What is being asked
Restate the entire listing word for word.

Data provided
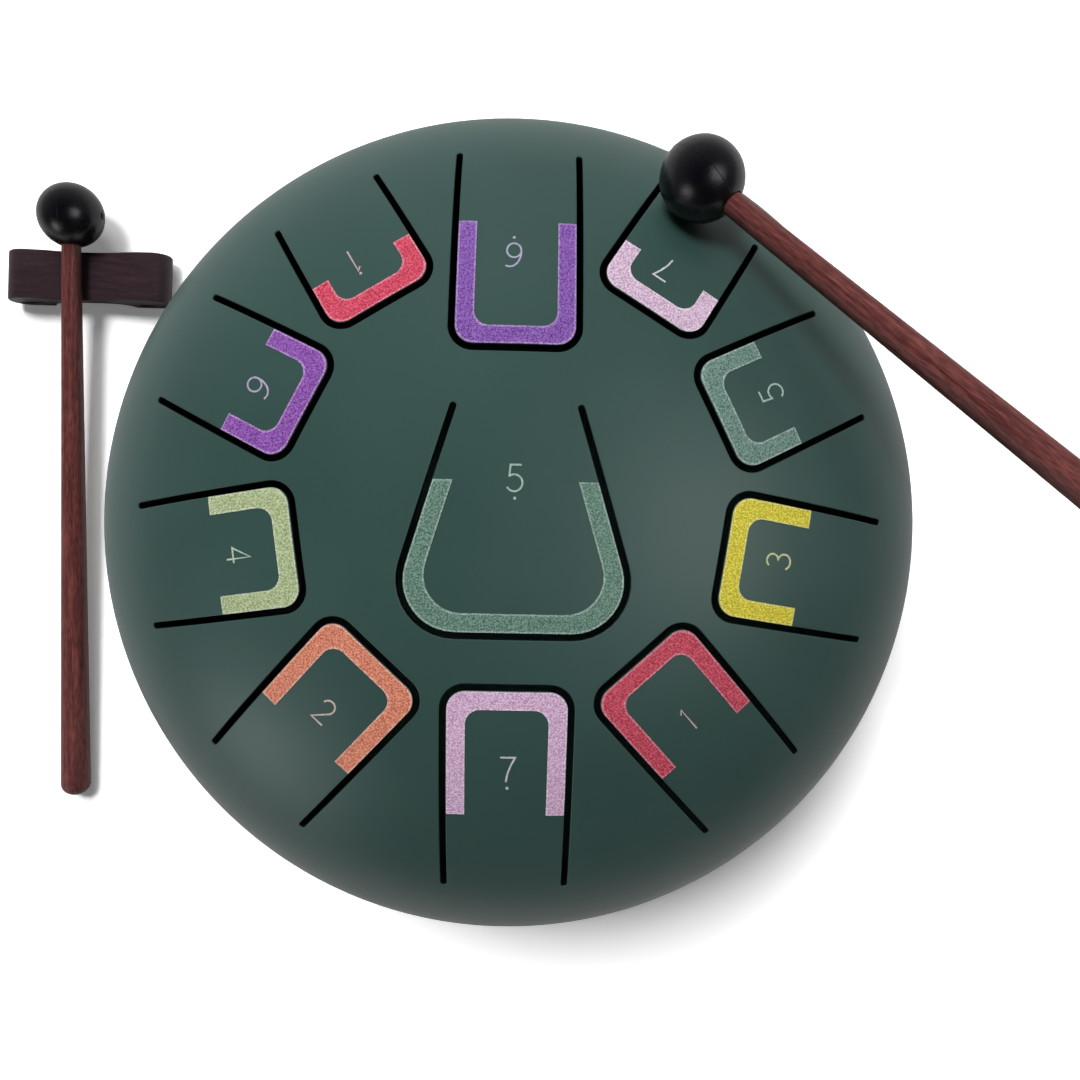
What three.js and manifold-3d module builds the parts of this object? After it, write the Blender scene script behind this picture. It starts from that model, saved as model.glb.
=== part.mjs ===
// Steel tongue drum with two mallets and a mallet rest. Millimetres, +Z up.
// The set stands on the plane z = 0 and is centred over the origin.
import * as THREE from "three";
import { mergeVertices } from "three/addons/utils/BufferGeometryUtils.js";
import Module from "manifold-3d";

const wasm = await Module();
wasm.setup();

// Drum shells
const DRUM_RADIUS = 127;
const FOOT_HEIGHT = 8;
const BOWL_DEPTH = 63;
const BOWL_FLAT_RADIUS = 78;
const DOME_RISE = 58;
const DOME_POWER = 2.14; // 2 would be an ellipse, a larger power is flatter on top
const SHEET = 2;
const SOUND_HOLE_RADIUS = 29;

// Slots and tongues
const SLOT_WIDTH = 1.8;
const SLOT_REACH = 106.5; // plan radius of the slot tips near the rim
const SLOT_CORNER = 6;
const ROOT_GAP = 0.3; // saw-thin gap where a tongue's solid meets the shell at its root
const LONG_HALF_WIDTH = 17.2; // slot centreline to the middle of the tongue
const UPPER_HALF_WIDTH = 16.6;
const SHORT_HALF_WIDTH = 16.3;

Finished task
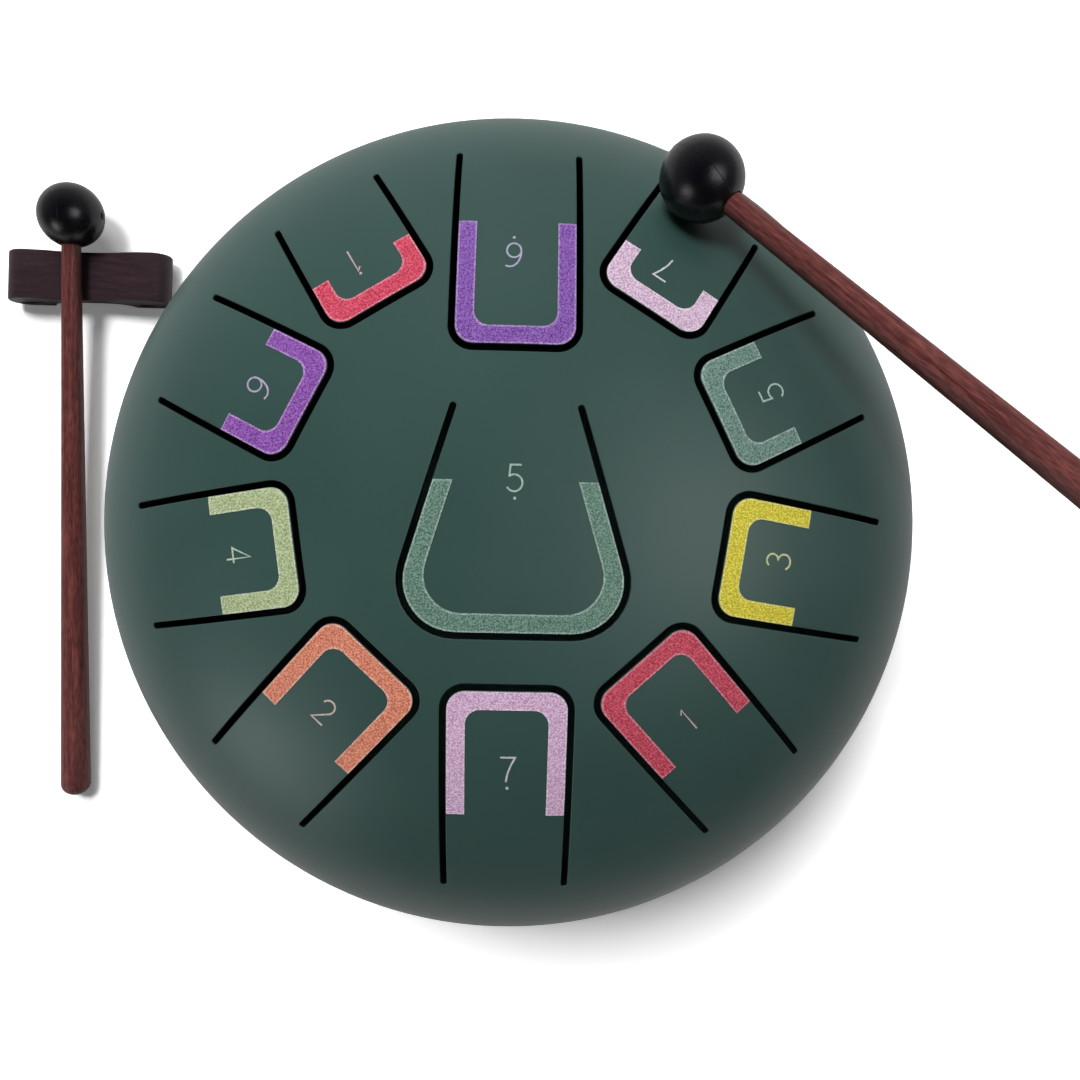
What three.js and manifold-3d module builds the parts of this object? After it, write the Blender scene script behind this picture. It starts from that model, saved as model.glb.
=== part.mjs ===
// Steel tongue drum with two mallets and a mallet rest. Millimetres, +Z up.
// The set stands on the plane z = 0 and is centred over the origin.
import * as THREE from "three";
import { mergeVertices } from "three/addons/utils/BufferGeometryUtils.js";
import Module from "manifold-3d";

const wasm = await Module();
wasm.setup();

// Drum shells
const DRUM_RADIUS = 127;
const FOOT_HEIGHT = 8;
const BOWL_DEPTH = 63;
const BOWL_FLAT_RADIUS = 78;
const DOME_RISE = 58;
const DOME_POWER = 2.14; // 2 would be an ellipse, a larger power is flatter on top
const SHEET = 2;
const SOUND_HOLE_RADIUS = 29;

// Slots and tongues
const SLOT_WIDTH = 1.8;
const SLOT_REACH = 106.5; // plan radius of the slot tips near the rim
const SLOT_CORNER = 6;
const ROOT_GAP = 0.3; // saw-thin gap where a tongue's solid meets the shell at its root
const LONG_HALF_WIDTH = 17.2; // slot centreline to the middle of the tongue
const UPPER_HALF_WIDTH = 16.6;
const SHORT_HALF_WIDTH = 16.3;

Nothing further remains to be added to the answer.